Now the piece has become more of an uncomfortable obstruction on the way to work or school. Everyone has heard of the cube and knows that it can be moved. And so the men in suits walks past The Alamo. Rinse and repeat for every other landmark in the Lower East Side.
How many would have died
if this building was made in
Qatar? 
Something that rhymes
with "citi"-bikes

I fear that slowly this place is losing its flavor. When I first discovered the area in my first year or two in the United States, it was one of the strangest, least New York areas I had experienced. This place was not in the travel guides. When I discovered it again as an adventurous slash rebellious high school Freshman, it was the most New York I area I frequented. Everyone is so quirky. Now, things have gone full circle. Not so much because I am a changed person, which explained the difference in my earlier two perceptions, but perhaps because of the changes in the place and attitude of people.

There does not seem so much to be a conscious attempt to be different so much as there is a conscious attempt to conform to the different.

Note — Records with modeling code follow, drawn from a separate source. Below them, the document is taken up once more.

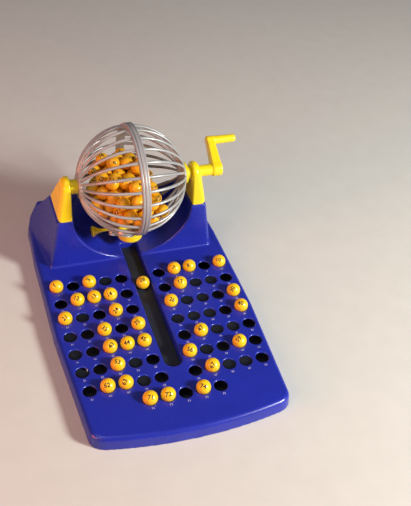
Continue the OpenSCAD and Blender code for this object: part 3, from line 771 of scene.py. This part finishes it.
def printed(text, size, grain):
    """Flat print as a thin closed solid: x, y centred on the text, z from -1 to 1."""
    curve = bpy.data.curves.new("print", "FONT")
    curve.body = text
    curve.size = size
    curve.align_x = "CENTER"
    curve.resolution_u = 3
    curve.extrude = 1.0
    curve.offset = 0.022 * size
    obj = bpy.data.objects.new("print", curve)
    bpy.context.scene.collection.objects.link(obj)
    mesh = bpy.data.meshes.new_from_object(obj.evaluated_get(bpy.context.evaluated_depsgraph_get()))
    bm = bmesh.new()
    bm.from_mesh(mesh)
    bmesh.ops.remove_doubles(bm, verts=bm.verts, dist=1e-4)
    bmesh.ops.triangulate(bm, faces=bm.faces)
    for _ in range(3):
        long = [e for e in bm.edges if (e.verts[0].co - e.verts[1].co).xy.length > grain]
        if not long:
            break
        bmesh.ops.subdivide_edges(bm, edges=long, cuts=1)
        bmesh.ops.triangulate(bm, faces=bm.faces)
    bm.verts.index_update()
    places = np.array([v.co for v in bm.verts])
    faces = [[v.index for v in f.verts] for f in bm.faces]
    bm.free()
    bpy.data.objects.remove(obj)
    bpy.data.curves.remove(curve)
    bpy.data.meshes.remove(mesh)
    places[:, :2] -= (places[:, :2].min(0) + places[:, :2].max(0)) / 2
    return places, faces


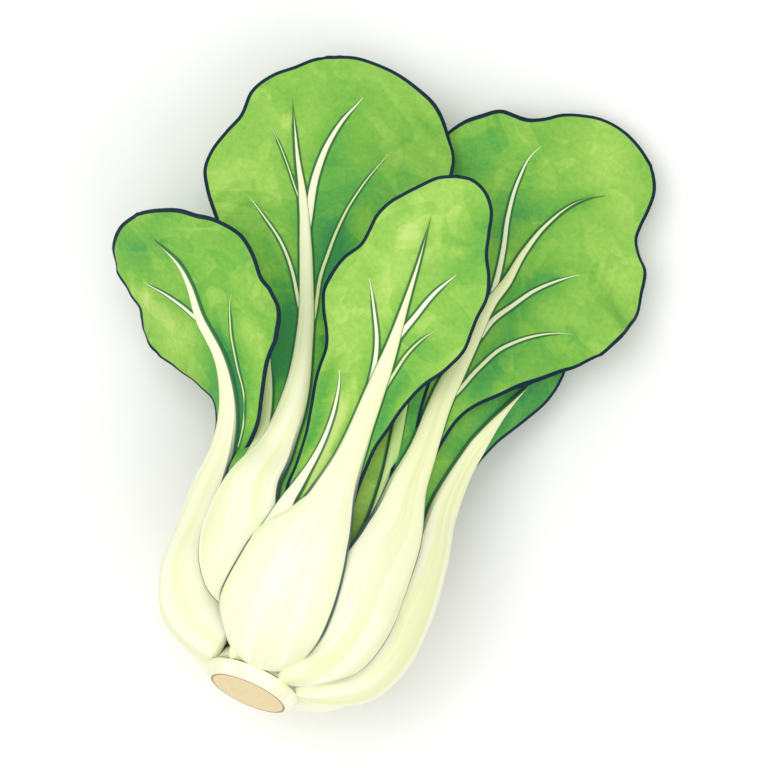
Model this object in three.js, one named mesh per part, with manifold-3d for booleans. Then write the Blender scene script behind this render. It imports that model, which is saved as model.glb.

The Citi-bikes, for example, seem to be a push in the direction of a green/organic hipster movement. But they are still branded "Citbank." Are these corporations not antithetical to the LES ethos? The construction sheets and walls are gone now, as most of the buildings in recent memory have been finished. Yet they do not strike me or anyone I know as particularly interesting because once more they are conforming to what is different, as opposed to being different. The strange, impractical curves and glasses are frankly stupid, not artistic. Perhaps a century ago they would have been groundbreaking, but when every new building is in that design...

Even St. Mark's is less a cultural experiment for NYU students than a place for desperate teenagers to drink inside karaoke bars. Note again the new and the old. The strange Japanese and Korean eatieries and bars have been replaced by chain food and drink stores that are modestly Japanese or Korean. Good bye to true ethnic foods and say hello to bento boxes.

I am venting, at this point. Perhaps, as I mentioned, it is due to the confusing nature of the Lower East Side - each street is a microcosm of every different and unique nook and cranny of New York, but each street is the same in that way. Perhaps it is because the neighborhood is changing as we speak. A neighborhood I spent my very first years in. Perhaps I am merely resistant in having my New York become somebody else's.